THE EXERCISE: Repeat the entire listing exactly.

STORED ROWS:
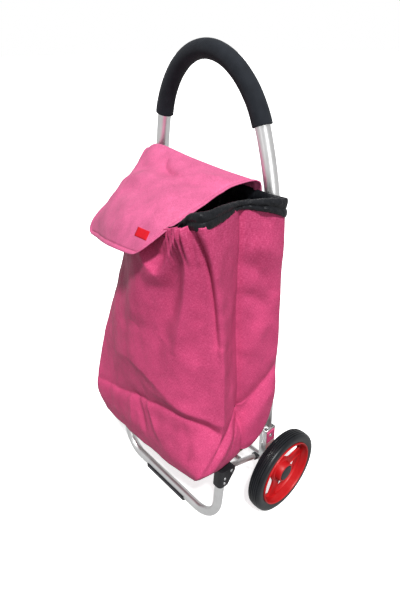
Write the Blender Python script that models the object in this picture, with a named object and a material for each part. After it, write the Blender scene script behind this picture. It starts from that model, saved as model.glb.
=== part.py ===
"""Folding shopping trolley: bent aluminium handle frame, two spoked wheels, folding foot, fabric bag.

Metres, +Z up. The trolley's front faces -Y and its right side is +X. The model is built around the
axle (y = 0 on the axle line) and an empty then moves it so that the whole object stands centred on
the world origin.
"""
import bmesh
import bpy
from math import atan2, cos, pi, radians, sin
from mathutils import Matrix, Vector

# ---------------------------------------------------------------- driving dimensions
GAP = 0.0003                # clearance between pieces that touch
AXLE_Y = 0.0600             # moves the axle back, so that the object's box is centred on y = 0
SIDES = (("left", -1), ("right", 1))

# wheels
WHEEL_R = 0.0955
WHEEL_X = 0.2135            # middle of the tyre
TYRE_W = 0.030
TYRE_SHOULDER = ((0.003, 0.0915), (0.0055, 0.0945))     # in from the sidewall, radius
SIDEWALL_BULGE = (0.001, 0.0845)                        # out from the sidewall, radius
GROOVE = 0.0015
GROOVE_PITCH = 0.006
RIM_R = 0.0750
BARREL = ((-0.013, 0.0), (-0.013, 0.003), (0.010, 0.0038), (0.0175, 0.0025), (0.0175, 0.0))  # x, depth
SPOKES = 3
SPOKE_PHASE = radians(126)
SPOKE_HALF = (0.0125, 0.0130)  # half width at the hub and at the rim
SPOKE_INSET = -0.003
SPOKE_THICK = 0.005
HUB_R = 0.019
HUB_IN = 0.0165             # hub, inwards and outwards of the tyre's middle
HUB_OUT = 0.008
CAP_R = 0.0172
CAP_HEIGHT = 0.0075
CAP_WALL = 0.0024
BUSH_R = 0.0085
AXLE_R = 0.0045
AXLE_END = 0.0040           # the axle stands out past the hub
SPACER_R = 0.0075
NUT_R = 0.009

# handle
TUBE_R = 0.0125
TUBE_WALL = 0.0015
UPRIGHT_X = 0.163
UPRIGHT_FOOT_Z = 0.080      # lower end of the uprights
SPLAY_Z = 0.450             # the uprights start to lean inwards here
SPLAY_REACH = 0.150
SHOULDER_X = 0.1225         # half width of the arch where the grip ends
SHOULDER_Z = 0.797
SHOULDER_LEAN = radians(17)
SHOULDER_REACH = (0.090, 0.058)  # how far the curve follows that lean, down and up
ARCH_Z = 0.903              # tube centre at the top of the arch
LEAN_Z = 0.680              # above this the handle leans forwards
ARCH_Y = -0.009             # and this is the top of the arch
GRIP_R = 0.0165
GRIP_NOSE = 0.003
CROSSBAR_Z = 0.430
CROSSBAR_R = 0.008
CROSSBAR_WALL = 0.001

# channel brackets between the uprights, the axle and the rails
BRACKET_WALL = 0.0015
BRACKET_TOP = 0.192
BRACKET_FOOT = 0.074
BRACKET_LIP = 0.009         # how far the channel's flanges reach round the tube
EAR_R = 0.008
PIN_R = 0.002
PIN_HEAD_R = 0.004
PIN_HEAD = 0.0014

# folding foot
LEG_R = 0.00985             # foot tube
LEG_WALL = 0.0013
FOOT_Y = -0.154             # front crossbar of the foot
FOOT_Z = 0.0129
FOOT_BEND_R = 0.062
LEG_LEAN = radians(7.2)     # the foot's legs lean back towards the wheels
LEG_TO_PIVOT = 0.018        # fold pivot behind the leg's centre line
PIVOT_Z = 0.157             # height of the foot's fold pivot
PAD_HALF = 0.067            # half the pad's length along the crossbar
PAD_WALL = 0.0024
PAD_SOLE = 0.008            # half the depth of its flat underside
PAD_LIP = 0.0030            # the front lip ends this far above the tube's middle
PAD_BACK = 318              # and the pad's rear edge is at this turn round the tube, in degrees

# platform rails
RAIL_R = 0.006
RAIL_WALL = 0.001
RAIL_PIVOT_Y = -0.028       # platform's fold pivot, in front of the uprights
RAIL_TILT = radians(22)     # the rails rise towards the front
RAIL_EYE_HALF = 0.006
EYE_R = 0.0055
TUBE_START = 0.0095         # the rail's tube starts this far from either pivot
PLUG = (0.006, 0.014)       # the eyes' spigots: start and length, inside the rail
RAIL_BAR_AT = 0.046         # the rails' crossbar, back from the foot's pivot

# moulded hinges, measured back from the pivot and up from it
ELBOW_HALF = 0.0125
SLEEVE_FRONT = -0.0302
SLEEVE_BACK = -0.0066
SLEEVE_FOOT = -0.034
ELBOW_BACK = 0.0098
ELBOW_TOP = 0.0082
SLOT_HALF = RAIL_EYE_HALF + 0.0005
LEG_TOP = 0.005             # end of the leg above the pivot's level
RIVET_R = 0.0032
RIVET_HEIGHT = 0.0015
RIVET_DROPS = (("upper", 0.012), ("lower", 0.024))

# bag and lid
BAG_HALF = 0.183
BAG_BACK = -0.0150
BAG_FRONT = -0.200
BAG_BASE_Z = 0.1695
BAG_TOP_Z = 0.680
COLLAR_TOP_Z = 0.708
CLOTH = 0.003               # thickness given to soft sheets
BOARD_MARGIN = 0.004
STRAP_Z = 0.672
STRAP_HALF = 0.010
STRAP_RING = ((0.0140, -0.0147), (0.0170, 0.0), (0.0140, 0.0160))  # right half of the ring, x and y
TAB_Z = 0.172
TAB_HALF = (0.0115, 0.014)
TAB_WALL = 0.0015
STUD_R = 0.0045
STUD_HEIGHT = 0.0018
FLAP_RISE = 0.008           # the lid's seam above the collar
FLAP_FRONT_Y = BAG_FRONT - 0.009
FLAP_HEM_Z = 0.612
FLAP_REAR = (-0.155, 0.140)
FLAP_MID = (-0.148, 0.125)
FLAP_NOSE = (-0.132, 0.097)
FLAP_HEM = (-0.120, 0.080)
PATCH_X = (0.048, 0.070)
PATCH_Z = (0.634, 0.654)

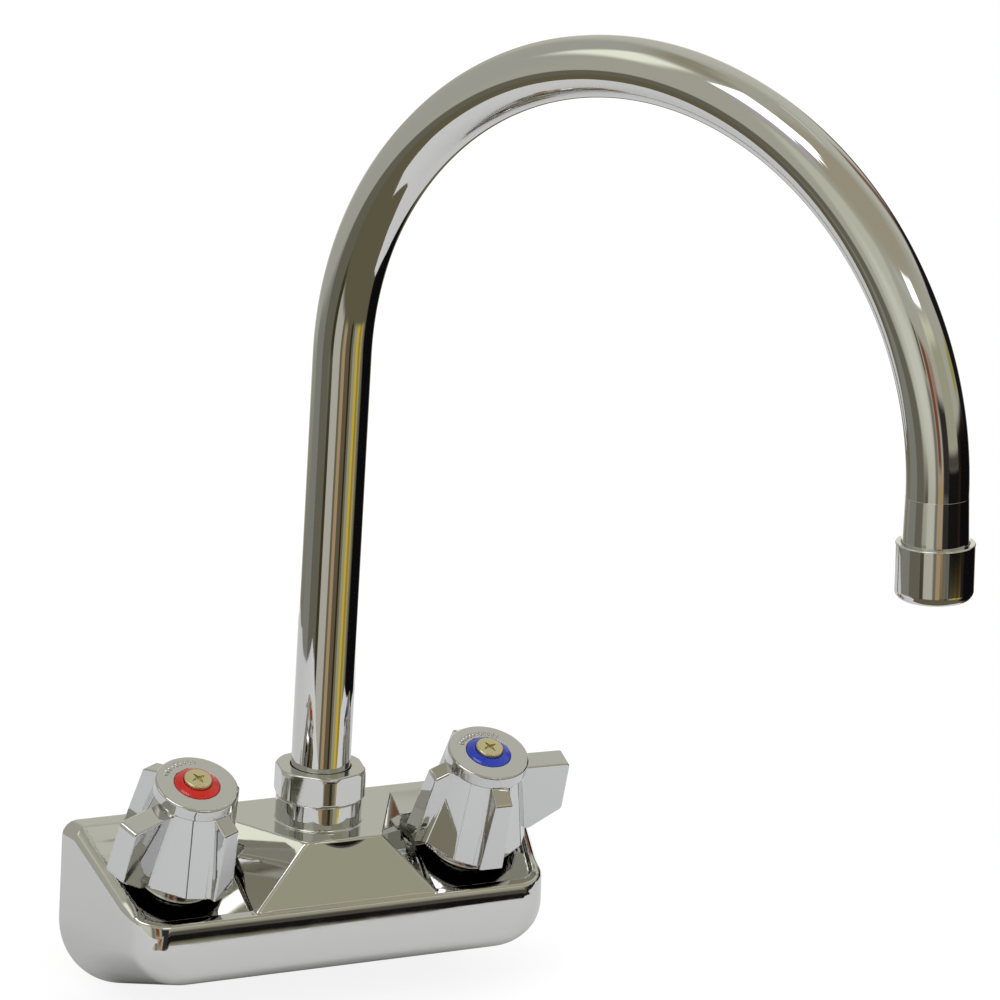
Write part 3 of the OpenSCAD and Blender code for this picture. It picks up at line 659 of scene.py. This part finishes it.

SOLUTION FOR THIS PROBLEM:
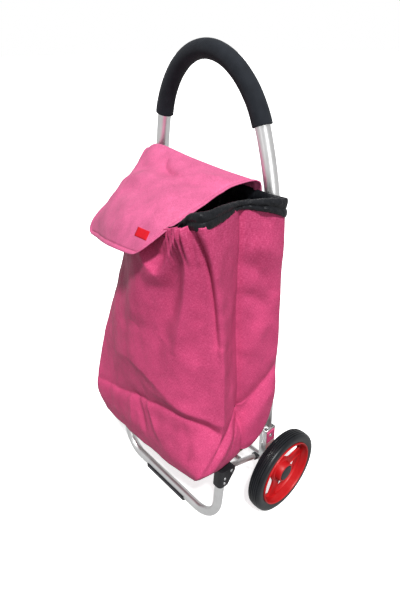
Write the Blender Python script that models the object in this picture, with a named object and a material for each part. After it, write the Blender scene script behind this picture. It starts from that model, saved as model.glb.
=== part.py ===
"""Folding shopping trolley: bent aluminium handle frame, two spoked wheels, folding foot, fabric bag.

Metres, +Z up. The trolley's front faces -Y and its right side is +X. The model is built around the
axle (y = 0 on the axle line) and an empty then moves it so that the whole object stands centred on
the world origin.
"""
import bmesh
import bpy
from math import atan2, cos, pi, radians, sin
from mathutils import Matrix, Vector

# ---------------------------------------------------------------- driving dimensions
GAP = 0.0003                # clearance between pieces that touch
AXLE_Y = 0.0600             # moves the axle back, so that the object's box is centred on y = 0
SIDES = (("left", -1), ("right", 1))

# wheels
WHEEL_R = 0.0955
WHEEL_X = 0.2135            # middle of the tyre
TYRE_W = 0.030
TYRE_SHOULDER = ((0.003, 0.0915), (0.0055, 0.0945))     # in from the sidewall, radius
SIDEWALL_BULGE = (0.001, 0.0845)                        # out from the sidewall, radius
GROOVE = 0.0015
GROOVE_PITCH = 0.006
RIM_R = 0.0750
BARREL = ((-0.013, 0.0), (-0.013, 0.003), (0.010, 0.0038), (0.0175, 0.0025), (0.0175, 0.0))  # x, depth
SPOKES = 3
SPOKE_PHASE = radians(126)
SPOKE_HALF = (0.0125, 0.0130)  # half width at the hub and at the rim
SPOKE_INSET = -0.003
SPOKE_THICK = 0.005
HUB_R = 0.019
HUB_IN = 0.0165             # hub, inwards and outwards of the tyre's middle
HUB_OUT = 0.008
CAP_R = 0.0172
CAP_HEIGHT = 0.0075
CAP_WALL = 0.0024
BUSH_R = 0.0085
AXLE_R = 0.0045
AXLE_END = 0.0040           # the axle stands out past the hub
SPACER_R = 0.0075
NUT_R = 0.009

# handle
TUBE_R = 0.0125
TUBE_WALL = 0.0015
UPRIGHT_X = 0.163
UPRIGHT_FOOT_Z = 0.080      # lower end of the uprights
SPLAY_Z = 0.450             # the uprights start to lean inwards here
SPLAY_REACH = 0.150
SHOULDER_X = 0.1225         # half width of the arch where the grip ends
SHOULDER_Z = 0.797
SHOULDER_LEAN = radians(17)
SHOULDER_REACH = (0.090, 0.058)  # how far the curve follows that lean, down and up
ARCH_Z = 0.903              # tube centre at the top of the arch
LEAN_Z = 0.680              # above this the handle leans forwards
ARCH_Y = -0.009             # and this is the top of the arch
GRIP_R = 0.0165
GRIP_NOSE = 0.003
CROSSBAR_Z = 0.430
CROSSBAR_R = 0.008
CROSSBAR_WALL = 0.001

# channel brackets between the uprights, the axle and the rails
BRACKET_WALL = 0.0015
BRACKET_TOP = 0.192
BRACKET_FOOT = 0.074
BRACKET_LIP = 0.009         # how far the channel's flanges reach round the tube
EAR_R = 0.008
PIN_R = 0.002
PIN_HEAD_R = 0.004
PIN_HEAD = 0.0014

# folding foot
LEG_R = 0.00985             # foot tube
LEG_WALL = 0.0013
FOOT_Y = -0.154             # front crossbar of the foot
FOOT_Z = 0.0129
FOOT_BEND_R = 0.062
LEG_LEAN = radians(7.2)     # the foot's legs lean back towards the wheels
LEG_TO_PIVOT = 0.018        # fold pivot behind the leg's centre line
PIVOT_Z = 0.157             # height of the foot's fold pivot
PAD_HALF = 0.067            # half the pad's length along the crossbar
PAD_WALL = 0.0024
PAD_SOLE = 0.008            # half the depth of its flat underside
PAD_LIP = 0.0030            # the front lip ends this far above the tube's middle
PAD_BACK = 318              # and the pad's rear edge is at this turn round the tube, in degrees

# platform rails
RAIL_R = 0.006
RAIL_WALL = 0.001
RAIL_PIVOT_Y = -0.028       # platform's fold pivot, in front of the uprights
RAIL_TILT = radians(22)     # the rails rise towards the front
RAIL_EYE_HALF = 0.006
EYE_R = 0.0055
TUBE_START = 0.0095         # the rail's tube starts this far from either pivot
PLUG = (0.006, 0.014)       # the eyes' spigots: start and length, inside the rail
RAIL_BAR_AT = 0.046         # the rails' crossbar, back from the foot's pivot

# moulded hinges, measured back from the pivot and up from it
ELBOW_HALF = 0.0125
SLEEVE_FRONT = -0.0302
SLEEVE_BACK = -0.0066
SLEEVE_FOOT = -0.034
ELBOW_BACK = 0.0098
ELBOW_TOP = 0.0082
SLOT_HALF = RAIL_EYE_HALF + 0.0005
LEG_TOP = 0.005             # end of the leg above the pivot's level
RIVET_R = 0.0032
RIVET_HEIGHT = 0.0015
RIVET_DROPS = (("upper", 0.012), ("lower", 0.024))

# bag and lid
BAG_HALF = 0.183
BAG_BACK = -0.0150
BAG_FRONT = -0.200
BAG_BASE_Z = 0.1695
BAG_TOP_Z = 0.680
COLLAR_TOP_Z = 0.708
CLOTH = 0.003               # thickness given to soft sheets
BOARD_MARGIN = 0.004
STRAP_Z = 0.672
STRAP_HALF = 0.010
STRAP_RING = ((0.0140, -0.0147), (0.0170, 0.0), (0.0140, 0.0160))  # right half of the ring, x and y
TAB_Z = 0.172
TAB_HALF = (0.0115, 0.014)
TAB_WALL = 0.0015
STUD_R = 0.0045
STUD_HEIGHT = 0.0018
FLAP_RISE = 0.008           # the lid's seam above the collar
FLAP_FRONT_Y = BAG_FRONT - 0.009
FLAP_HEM_Z = 0.612
FLAP_REAR = (-0.155, 0.140)
FLAP_MID = (-0.148, 0.125)
FLAP_NOSE = (-0.132, 0.097)
FLAP_HEM = (-0.120, 0.080)
PATCH_X = (0.048, 0.070)
PATCH_Z = (0.634, 0.654)

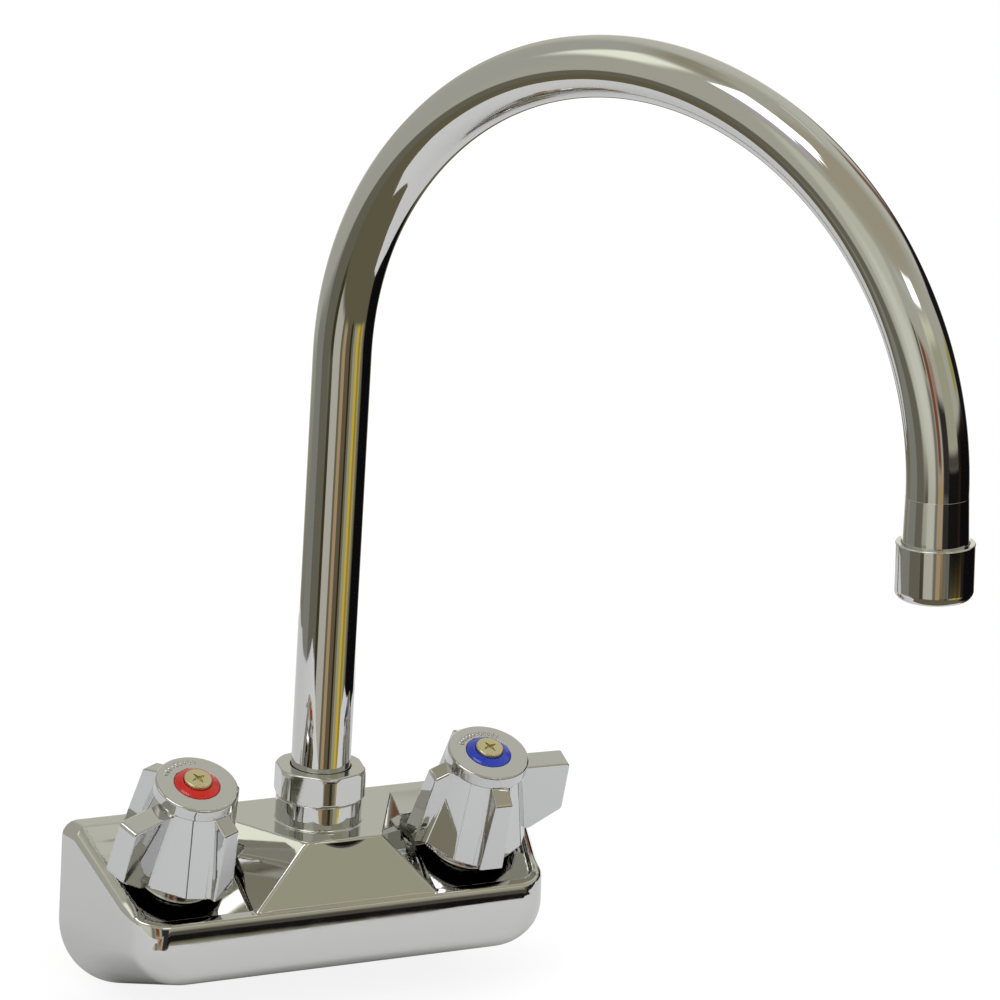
Write part 3 of the OpenSCAD and Blender code for this picture. It picks up at line 659 of scene.py. This part finishes it.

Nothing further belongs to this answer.